╭──
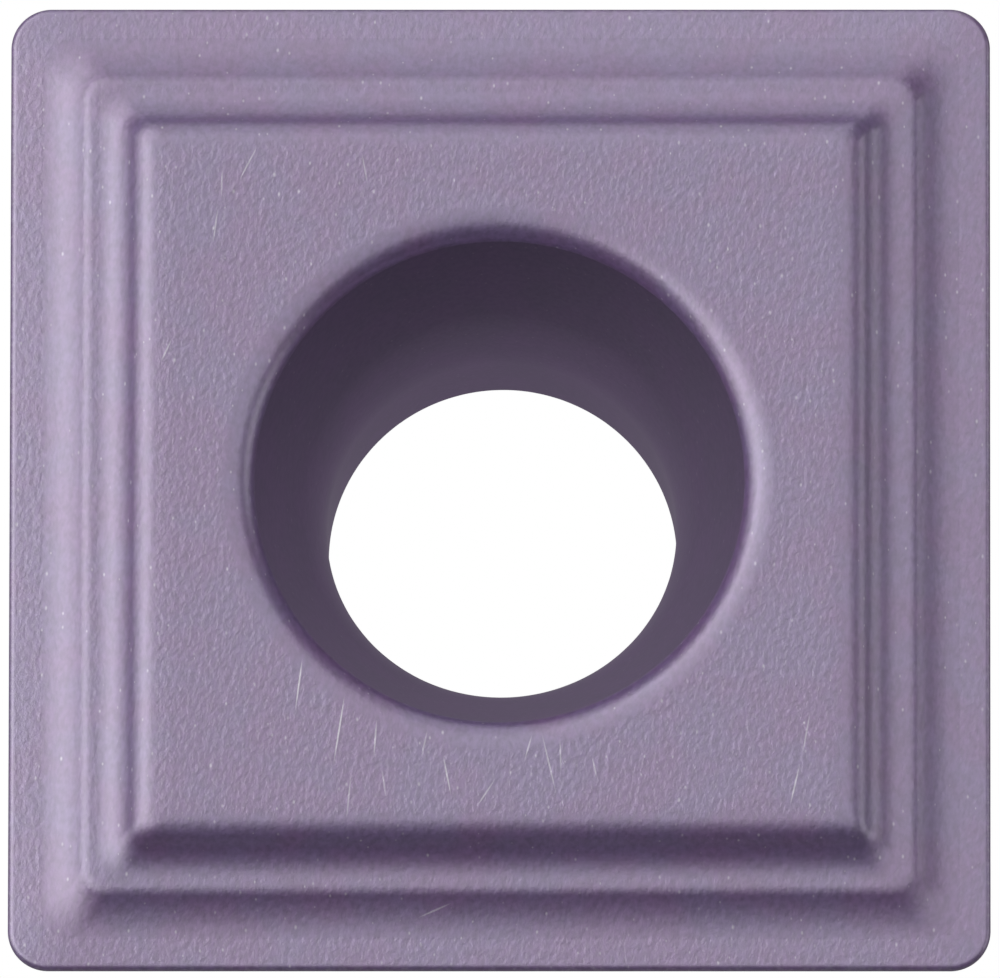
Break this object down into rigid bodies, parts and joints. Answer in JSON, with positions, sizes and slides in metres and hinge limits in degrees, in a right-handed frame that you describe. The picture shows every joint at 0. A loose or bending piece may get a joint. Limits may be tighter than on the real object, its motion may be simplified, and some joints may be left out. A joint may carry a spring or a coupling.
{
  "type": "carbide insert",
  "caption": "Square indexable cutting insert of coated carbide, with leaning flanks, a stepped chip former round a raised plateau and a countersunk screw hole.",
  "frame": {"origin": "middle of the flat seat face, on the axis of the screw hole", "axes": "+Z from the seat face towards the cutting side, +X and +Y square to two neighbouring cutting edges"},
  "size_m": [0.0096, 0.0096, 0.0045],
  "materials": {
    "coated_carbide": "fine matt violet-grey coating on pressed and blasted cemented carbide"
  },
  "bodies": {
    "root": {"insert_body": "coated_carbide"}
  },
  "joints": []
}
╰──
▶ _What you need to do_:
Write out the material from the first line to the last, exactly.

▶ _Answer in full_:
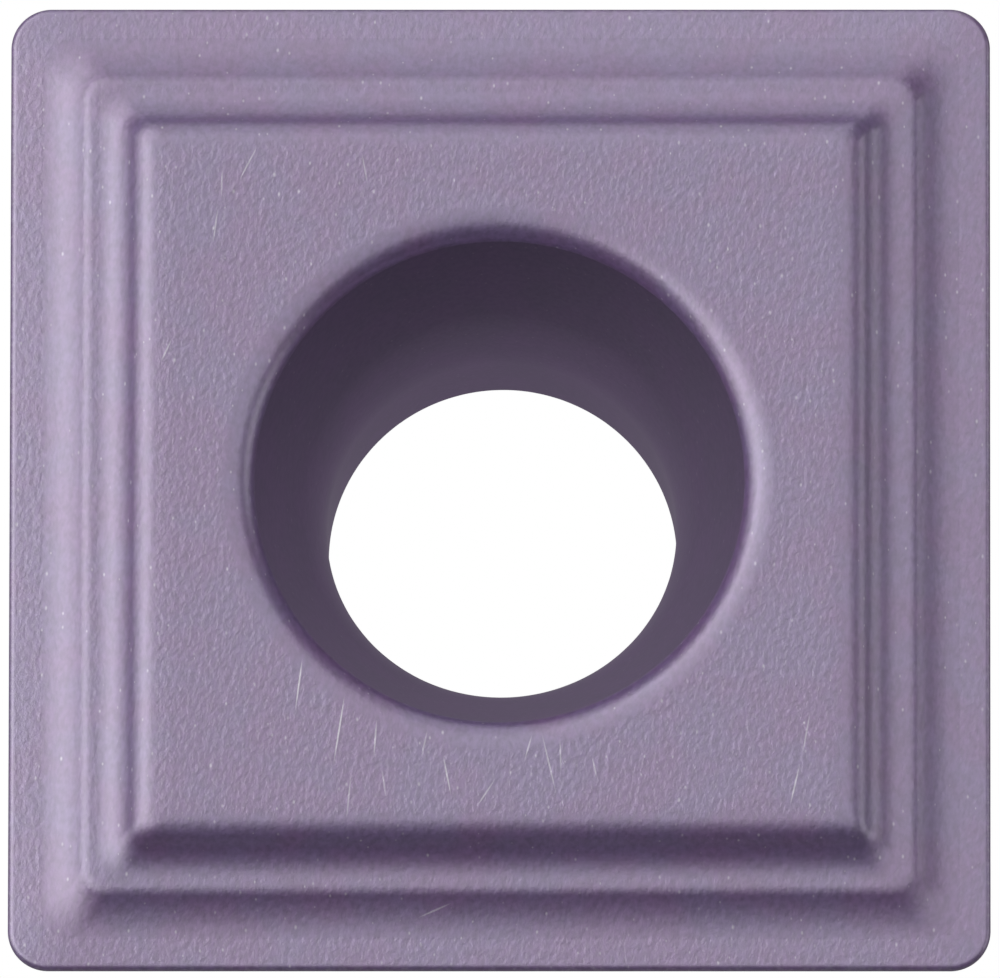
Break this object down into rigid bodies, parts and joints. Answer in JSON, with positions, sizes and slides in metres and hinge limits in degrees, in a right-handed frame that you describe. The picture shows every joint at 0. A loose or bending piece may get a joint. Limits may be tighter than on the real object, its motion may be simplified, and some joints may be left out. A joint may carry a spring or a coupling.
{
  "type": "carbide insert",
  "caption": "Square indexable cutting insert of coated carbide, with leaning flanks, a stepped chip former round a raised plateau and a countersunk screw hole.",
  "frame": {"origin": "middle of the flat seat face, on the axis of the screw hole", "axes": "+Z from the seat face towards the cutting side, +X and +Y square to two neighbouring cutting edges"},
  "size_m": [0.0096, 0.0096, 0.0045],
  "materials": {
    "coated_carbide": "fine matt violet-grey coating on pressed and blasted cemented carbide"
  },
  "bodies": {
    "root": {"insert_body": "coated_carbide"}
  },
  "joints": []
}